Short exercise:
Give again, word for word, each line from the top of the listing through the line that holds "return [(plan(u, v, height), radius".

Source data:
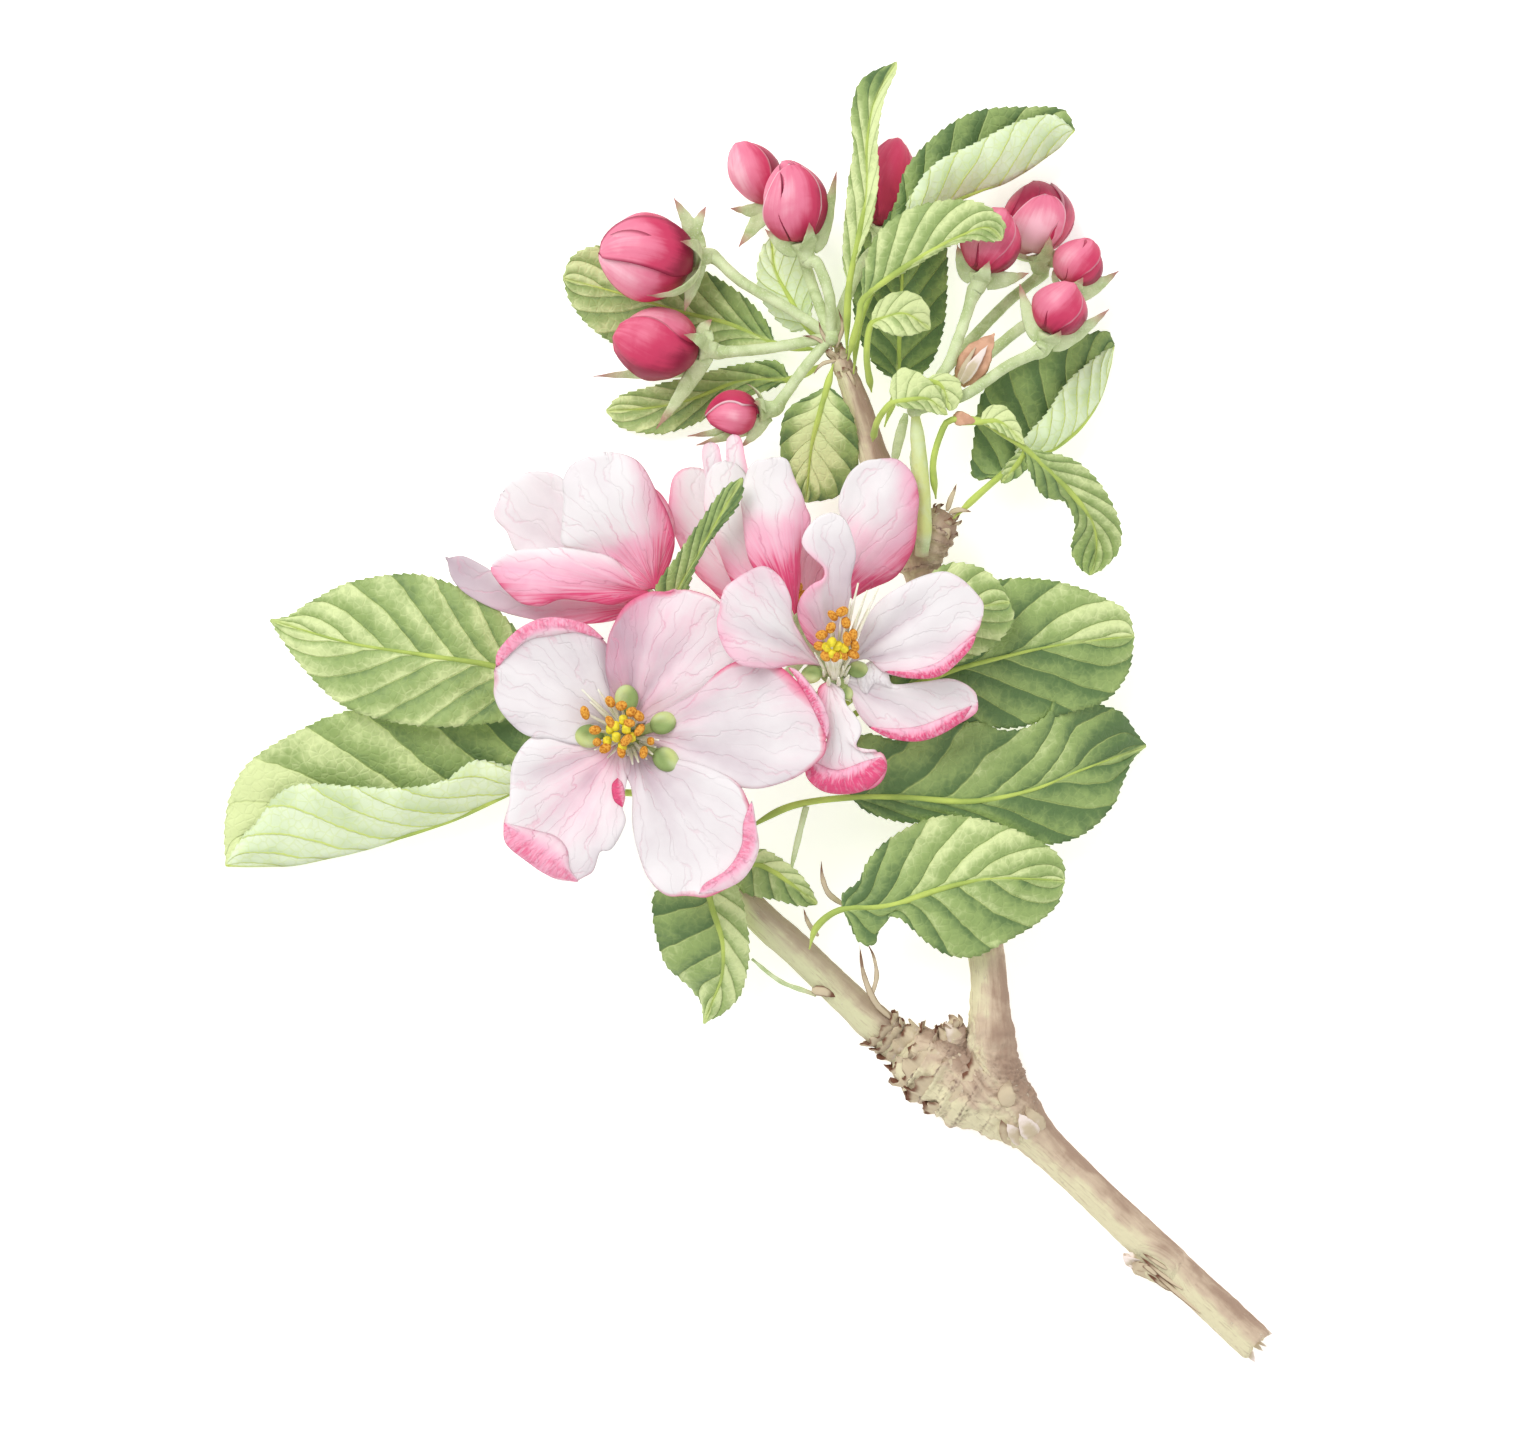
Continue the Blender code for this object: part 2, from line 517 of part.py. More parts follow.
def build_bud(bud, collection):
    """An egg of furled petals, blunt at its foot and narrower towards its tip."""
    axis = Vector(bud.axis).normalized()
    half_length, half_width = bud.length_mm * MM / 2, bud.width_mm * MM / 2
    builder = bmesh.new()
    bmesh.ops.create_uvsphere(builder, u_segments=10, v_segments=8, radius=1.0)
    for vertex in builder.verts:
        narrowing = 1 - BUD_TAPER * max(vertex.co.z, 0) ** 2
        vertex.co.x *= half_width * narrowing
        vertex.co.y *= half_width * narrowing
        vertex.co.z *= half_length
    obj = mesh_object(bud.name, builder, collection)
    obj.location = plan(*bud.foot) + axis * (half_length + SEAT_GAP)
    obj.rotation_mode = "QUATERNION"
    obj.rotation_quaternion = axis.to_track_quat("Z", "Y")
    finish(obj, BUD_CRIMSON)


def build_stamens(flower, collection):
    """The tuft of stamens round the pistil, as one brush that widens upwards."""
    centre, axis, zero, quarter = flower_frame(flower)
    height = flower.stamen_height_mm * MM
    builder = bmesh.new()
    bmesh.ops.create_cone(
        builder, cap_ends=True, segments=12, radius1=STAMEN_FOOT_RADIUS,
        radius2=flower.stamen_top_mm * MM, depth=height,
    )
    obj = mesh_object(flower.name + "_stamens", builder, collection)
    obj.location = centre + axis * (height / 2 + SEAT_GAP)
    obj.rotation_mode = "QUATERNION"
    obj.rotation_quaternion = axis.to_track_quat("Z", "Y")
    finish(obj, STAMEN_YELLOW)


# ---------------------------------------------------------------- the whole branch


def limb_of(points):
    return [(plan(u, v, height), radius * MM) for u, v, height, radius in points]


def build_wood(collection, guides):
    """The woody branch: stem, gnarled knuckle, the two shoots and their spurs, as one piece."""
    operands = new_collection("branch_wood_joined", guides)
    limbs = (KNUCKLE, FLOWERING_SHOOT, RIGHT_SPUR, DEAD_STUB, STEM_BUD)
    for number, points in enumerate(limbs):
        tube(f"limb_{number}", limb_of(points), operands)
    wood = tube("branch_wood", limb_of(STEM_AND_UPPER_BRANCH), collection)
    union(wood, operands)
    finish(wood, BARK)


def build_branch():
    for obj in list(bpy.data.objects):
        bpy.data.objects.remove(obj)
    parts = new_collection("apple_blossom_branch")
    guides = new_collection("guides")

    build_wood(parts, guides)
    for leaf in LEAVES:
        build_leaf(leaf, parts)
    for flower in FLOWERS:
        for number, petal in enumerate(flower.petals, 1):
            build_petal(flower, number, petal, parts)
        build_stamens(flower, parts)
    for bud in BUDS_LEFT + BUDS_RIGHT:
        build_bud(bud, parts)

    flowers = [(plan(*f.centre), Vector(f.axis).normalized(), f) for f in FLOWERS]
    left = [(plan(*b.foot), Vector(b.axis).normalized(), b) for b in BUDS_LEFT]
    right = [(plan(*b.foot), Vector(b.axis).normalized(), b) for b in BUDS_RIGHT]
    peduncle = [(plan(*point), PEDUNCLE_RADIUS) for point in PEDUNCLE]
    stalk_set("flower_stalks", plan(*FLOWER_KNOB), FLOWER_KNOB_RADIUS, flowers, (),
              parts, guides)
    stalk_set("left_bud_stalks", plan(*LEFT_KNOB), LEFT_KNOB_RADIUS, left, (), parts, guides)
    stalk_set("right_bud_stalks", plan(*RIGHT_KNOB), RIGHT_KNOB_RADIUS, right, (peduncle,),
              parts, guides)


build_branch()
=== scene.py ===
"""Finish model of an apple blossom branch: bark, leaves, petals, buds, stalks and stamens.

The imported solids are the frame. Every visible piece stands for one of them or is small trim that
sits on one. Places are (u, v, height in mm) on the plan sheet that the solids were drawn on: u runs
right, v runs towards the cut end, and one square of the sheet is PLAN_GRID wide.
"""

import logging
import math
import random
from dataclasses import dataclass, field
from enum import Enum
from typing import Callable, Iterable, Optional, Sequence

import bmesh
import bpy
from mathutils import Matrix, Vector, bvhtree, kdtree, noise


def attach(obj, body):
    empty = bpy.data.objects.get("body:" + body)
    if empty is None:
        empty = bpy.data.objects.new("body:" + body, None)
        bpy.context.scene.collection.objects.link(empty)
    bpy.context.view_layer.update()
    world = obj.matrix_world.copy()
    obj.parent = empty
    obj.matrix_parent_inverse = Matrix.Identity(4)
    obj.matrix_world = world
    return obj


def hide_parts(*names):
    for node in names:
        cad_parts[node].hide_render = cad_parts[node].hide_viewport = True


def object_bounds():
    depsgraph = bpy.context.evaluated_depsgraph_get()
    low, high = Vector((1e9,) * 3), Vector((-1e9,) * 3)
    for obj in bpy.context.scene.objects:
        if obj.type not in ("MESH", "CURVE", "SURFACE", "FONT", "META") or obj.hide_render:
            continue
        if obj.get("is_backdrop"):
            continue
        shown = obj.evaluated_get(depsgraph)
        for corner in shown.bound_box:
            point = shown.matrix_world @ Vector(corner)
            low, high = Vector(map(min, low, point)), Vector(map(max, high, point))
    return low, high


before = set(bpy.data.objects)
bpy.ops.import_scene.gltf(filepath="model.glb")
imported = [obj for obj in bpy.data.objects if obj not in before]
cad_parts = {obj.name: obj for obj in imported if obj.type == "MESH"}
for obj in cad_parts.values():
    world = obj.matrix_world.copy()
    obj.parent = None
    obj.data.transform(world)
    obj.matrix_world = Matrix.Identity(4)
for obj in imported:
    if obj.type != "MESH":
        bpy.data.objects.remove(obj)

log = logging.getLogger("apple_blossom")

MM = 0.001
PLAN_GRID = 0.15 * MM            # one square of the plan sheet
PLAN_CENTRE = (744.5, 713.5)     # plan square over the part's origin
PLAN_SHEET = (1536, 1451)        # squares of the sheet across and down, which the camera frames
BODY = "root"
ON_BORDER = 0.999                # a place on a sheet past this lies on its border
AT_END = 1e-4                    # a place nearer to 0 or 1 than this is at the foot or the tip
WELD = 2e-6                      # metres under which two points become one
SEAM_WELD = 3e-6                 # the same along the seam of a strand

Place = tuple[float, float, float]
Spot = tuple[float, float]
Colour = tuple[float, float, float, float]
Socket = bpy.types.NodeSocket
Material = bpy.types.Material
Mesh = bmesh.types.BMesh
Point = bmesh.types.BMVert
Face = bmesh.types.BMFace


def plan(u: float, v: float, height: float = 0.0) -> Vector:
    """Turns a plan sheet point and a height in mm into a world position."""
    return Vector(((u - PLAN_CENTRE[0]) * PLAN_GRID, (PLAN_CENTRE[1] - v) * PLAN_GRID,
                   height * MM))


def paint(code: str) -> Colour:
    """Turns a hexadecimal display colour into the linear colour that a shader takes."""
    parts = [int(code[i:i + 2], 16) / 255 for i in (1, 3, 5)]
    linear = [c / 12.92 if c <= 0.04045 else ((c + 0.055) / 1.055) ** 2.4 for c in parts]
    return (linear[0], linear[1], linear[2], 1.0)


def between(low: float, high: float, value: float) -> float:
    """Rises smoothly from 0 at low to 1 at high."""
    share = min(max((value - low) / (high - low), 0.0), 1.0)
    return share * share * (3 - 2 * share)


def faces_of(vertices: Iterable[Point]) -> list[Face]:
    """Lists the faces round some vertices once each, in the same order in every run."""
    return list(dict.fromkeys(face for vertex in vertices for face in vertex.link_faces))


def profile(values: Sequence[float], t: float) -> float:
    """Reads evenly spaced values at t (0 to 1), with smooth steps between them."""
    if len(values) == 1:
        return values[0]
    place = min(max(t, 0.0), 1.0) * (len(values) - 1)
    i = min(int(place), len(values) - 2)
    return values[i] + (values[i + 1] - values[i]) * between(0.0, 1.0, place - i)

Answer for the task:
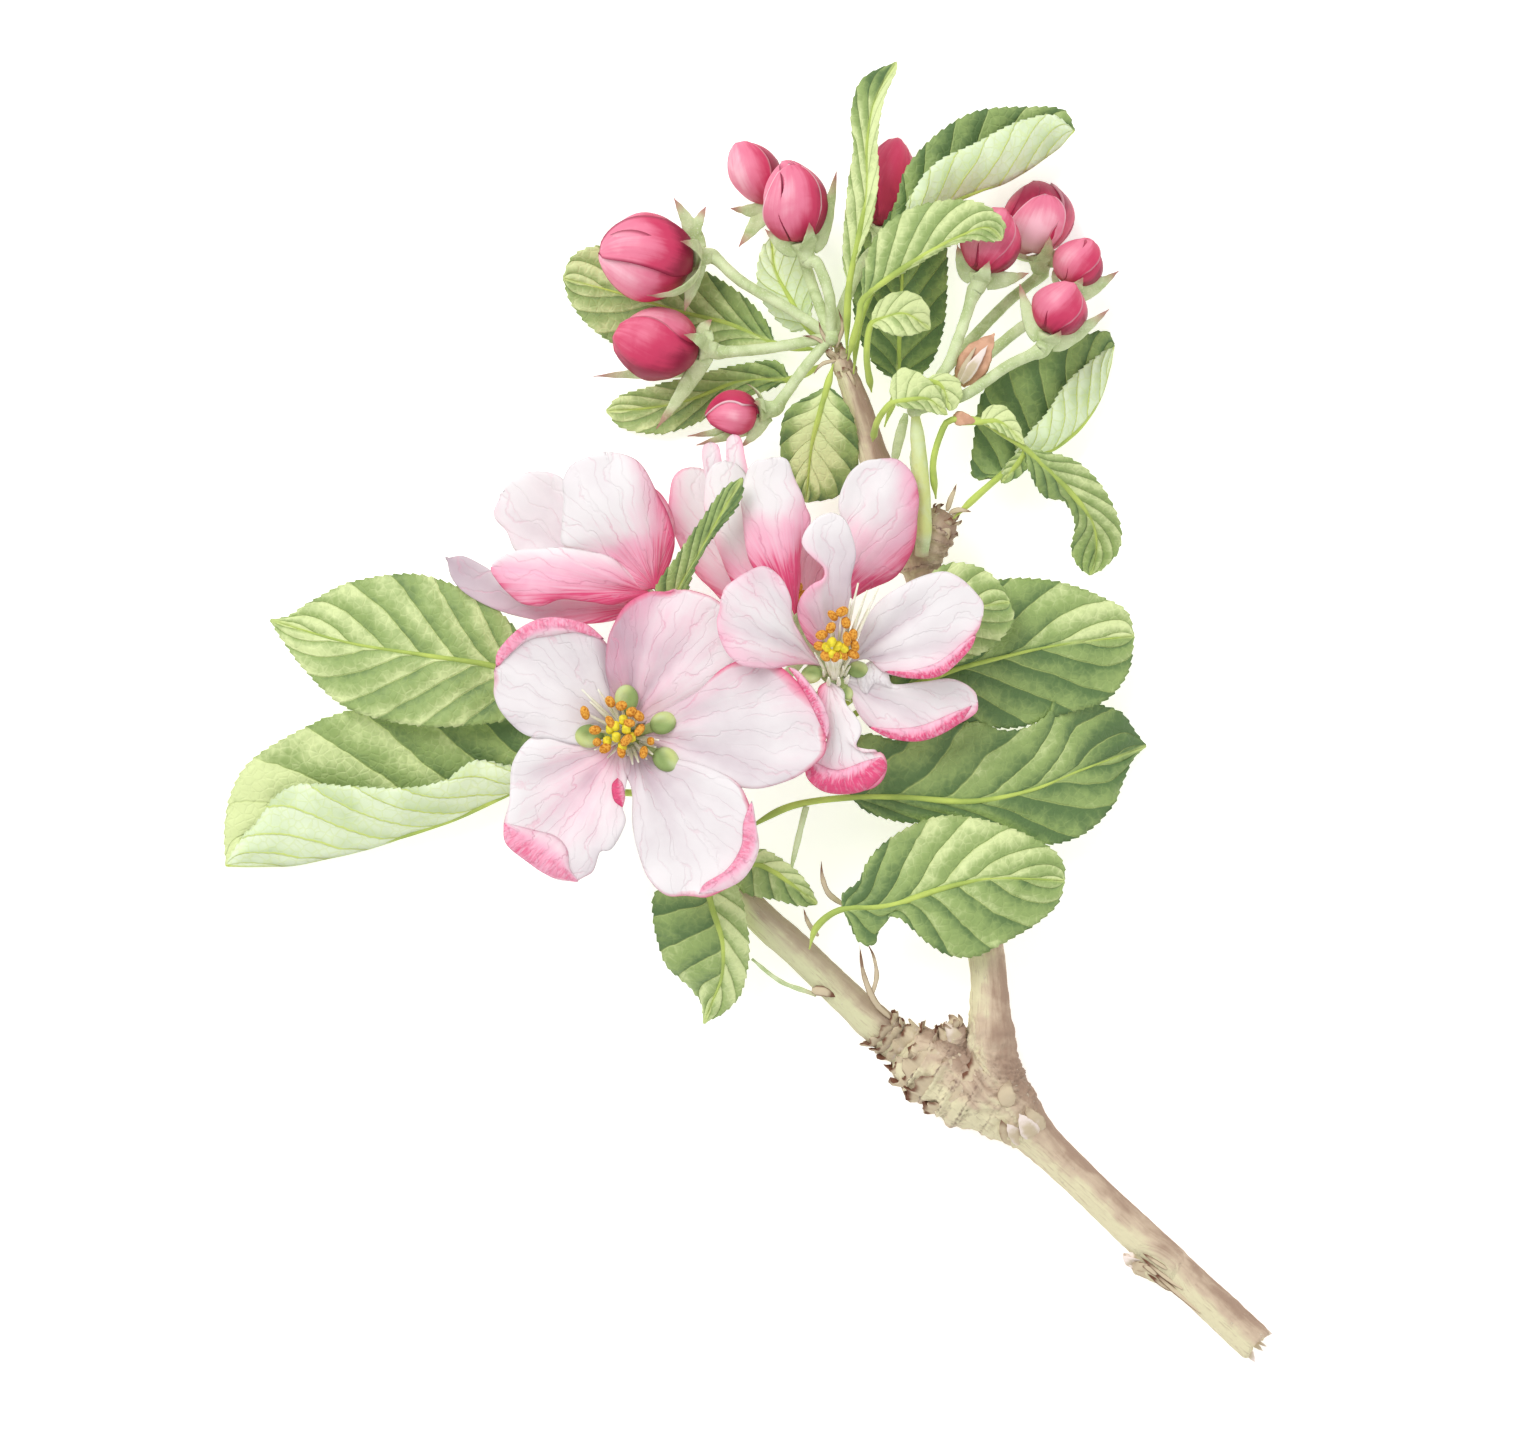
Continue the Blender code for this object: part 2, from line 517 of part.py. More parts follow.
def build_bud(bud, collection):
    """An egg of furled petals, blunt at its foot and narrower towards its tip."""
    axis = Vector(bud.axis).normalized()
    half_length, half_width = bud.length_mm * MM / 2, bud.width_mm * MM / 2
    builder = bmesh.new()
    bmesh.ops.create_uvsphere(builder, u_segments=10, v_segments=8, radius=1.0)
    for vertex in builder.verts:
        narrowing = 1 - BUD_TAPER * max(vertex.co.z, 0) ** 2
        vertex.co.x *= half_width * narrowing
        vertex.co.y *= half_width * narrowing
        vertex.co.z *= half_length
    obj = mesh_object(bud.name, builder, collection)
    obj.location = plan(*bud.foot) + axis * (half_length + SEAT_GAP)
    obj.rotation_mode = "QUATERNION"
    obj.rotation_quaternion = axis.to_track_quat("Z", "Y")
    finish(obj, BUD_CRIMSON)


def build_stamens(flower, collection):
    """The tuft of stamens round the pistil, as one brush that widens upwards."""
    centre, axis, zero, quarter = flower_frame(flower)
    height = flower.stamen_height_mm * MM
    builder = bmesh.new()
    bmesh.ops.create_cone(
        builder, cap_ends=True, segments=12, radius1=STAMEN_FOOT_RADIUS,
        radius2=flower.stamen_top_mm * MM, depth=height,
    )
    obj = mesh_object(flower.name + "_stamens", builder, collection)
    obj.location = centre + axis * (height / 2 + SEAT_GAP)
    obj.rotation_mode = "QUATERNION"
    obj.rotation_quaternion = axis.to_track_quat("Z", "Y")
    finish(obj, STAMEN_YELLOW)


# ---------------------------------------------------------------- the whole branch


def limb_of(points):
    return [(plan(u, v, height), radius * MM) for u, v, height, radius in points]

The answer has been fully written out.